Derk Sauer. Semyon Katz

Derk Sauer, the Dutch media entrepreneur who founded The Moscow Times, died on Thursday at age 72, his family said in a statement.

He died from injuries sustained in a sailing accident one month ago while on the water with his wife, Ellen Verbeek.

Born in Amsterdam, Sauer spent his youth as a leftist activist before becoming a journalist for Dutch newspapers and broadcasters. His reporting took him to conflict zones around the world, including Northern Ireland, Angola, Mozambique, Zimbabwe, Nicaragua, Chile and Cambodia.

In 1989, he and Verbeek moved to Moscow during the final years of the Soviet Union at the invitation of Dutch media company VNU to launch Moscow Magazine, the first glossy magazine in Russia.

“Many people thought we were crazy,” Sauer told the Dutch newspaper Het Parool. “But I’m a journalist. The end of the Soviet regime was by far the most important societal development in my lifetime. If you can witness that firsthand, what more could you ask for?”

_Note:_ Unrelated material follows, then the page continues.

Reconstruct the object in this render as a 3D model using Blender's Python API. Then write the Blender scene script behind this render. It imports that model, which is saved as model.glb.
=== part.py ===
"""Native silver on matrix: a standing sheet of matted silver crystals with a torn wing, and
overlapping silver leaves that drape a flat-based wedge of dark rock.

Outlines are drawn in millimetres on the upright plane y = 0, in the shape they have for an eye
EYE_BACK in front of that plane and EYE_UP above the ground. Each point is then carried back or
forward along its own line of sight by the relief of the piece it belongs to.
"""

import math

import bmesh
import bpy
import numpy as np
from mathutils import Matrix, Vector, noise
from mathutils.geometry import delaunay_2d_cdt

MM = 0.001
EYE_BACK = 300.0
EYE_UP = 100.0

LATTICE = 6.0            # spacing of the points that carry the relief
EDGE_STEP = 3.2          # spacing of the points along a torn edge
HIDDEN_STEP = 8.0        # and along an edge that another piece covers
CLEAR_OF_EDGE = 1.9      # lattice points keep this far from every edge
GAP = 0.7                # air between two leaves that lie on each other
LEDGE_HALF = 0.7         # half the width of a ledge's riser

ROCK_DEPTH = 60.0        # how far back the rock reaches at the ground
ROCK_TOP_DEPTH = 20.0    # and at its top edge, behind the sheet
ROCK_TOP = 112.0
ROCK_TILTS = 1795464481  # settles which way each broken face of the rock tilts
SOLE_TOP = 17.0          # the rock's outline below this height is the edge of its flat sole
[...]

The Moscow Magazine project was ultimately unsuccessful, but Sauer stayed in Russia and in 1992 launched The Moscow Times as an English-language daily aimed at the growing expat community in post-Soviet Russia. Under his leadership, the paper became a trusted independent source of news for millions of readers inside and outside the country, and helped launch the careers of dozens of prominent journalists.

That same year, Sauer and his business partner Annemarie van Gaal founded Independent Media, which went on to publish the Russian editions of Cosmopolitan, Playboy, FHM, Harper's Bazaar, Good Housekeeping, Esquire and Men's Health.

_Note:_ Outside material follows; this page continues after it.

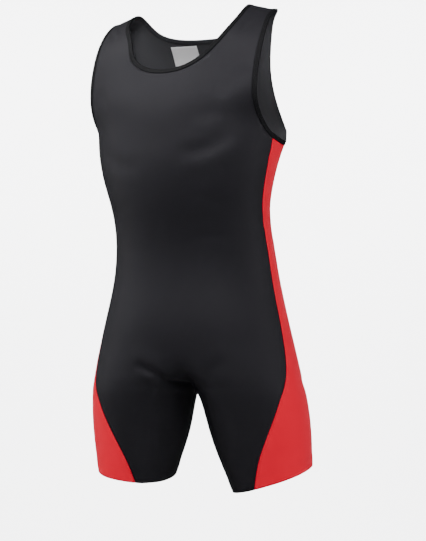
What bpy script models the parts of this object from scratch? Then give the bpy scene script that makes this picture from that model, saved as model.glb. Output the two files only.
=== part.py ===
"""Wrestling singlet, worn on nobody: a hollow tank suit with two mid-thigh legs.

One coarse cage of the whole garment is worked out from short tables of sections and edges,
smoothed, and cut along its seams into front, back and two side panels. Each panel is then a
cloth wall, and a bound elastic edge closes the neck and both armholes.

Units are metres. +Z is up, the chest faces -Y and the wearer's left is +X. Heights are given
as drops, measured down from the neck points, and the origin lies midway between them.
"""

import math

import bmesh
import bpy
from mathutils import Matrix, Vector
from mathutils.bvhtree import BVHTree

# Cloth and sewing
CLOTH_THICK = 0.0015
SEAM_GAP = 0.0003
BINDING_WIDTH = 0.0070
BINDING_THICK = 0.0024
LABEL_WIDTH = 0.050
LABEL_HEIGHT = 0.033
LABEL_THICK = 0.0010
LABEL_SIDE = -0.055
LABEL_BELOW_NECK = 0.0075
LABEL_SPANS = 4
SMOOTHING = 1
SETTLING_ROUNDS = 6
SHARP_DEGREES = 40

# Columns of the cage, counted from centre front round one side to centre back
FRONT_SPANS = 5
SIDE_SPANS = 5
BACK_SPANS = 5
NECK_COLUMN = 2
STRAP_COLUMN = 4
FRONT_SEAM = FRONT_SPANS
BACK_SEAM = FRONT_SPANS + SIDE_SPANS
CENTRE_BACK = FRONT_SPANS + SIDE_SPANS + BACK_SPANS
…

In 1999, Sauer co-founded Vedomosti, one of the country’s leading business newspapers.

He would also serve as director of RBC, another leading business publication, from 2012-2015. After RBC reported on President Vladimir Putin and his inner circle's appearance in the Panama Papers investigation, police raided its owner Mikhail Prokhorov's offices and Sauer himself would be falsely accused of fraud.

A familiar face in Dutch media, Sauer wrote a regular column for the newspaper Het Parool and frequently appeared on Dutch television.

After selling The Moscow Times in 2005, he repurchased the publication in 2017 and relaunched it as a digital-only outlet.

Despite intensifying pressure on independent journalists, the newsroom continued operating from Moscow until March 2022, when Russia’s wartime censorship laws forced Sauer and the staff to relocate to Amsterdam.

With Sauer’s support, the independent broadcaster TV Rain (Dozhd) and journalists from the exiled Russian news outlet Meduza also relocated to Amsterdam, helping establish a hub for independent Russian media in exile.

In January 2025, he founded a music label for Russian and Belarusian musicians forced into exile for their dissent against their countries' regimes.

He is survived by his wife and their three sons.

“He dedicated his life to defending independent Russian media,” his son Pjotr, a reporter for The Guardian and a former reporter for The Moscow Times, wrote on X. “In his final days, he asked that people continue to support the free press.”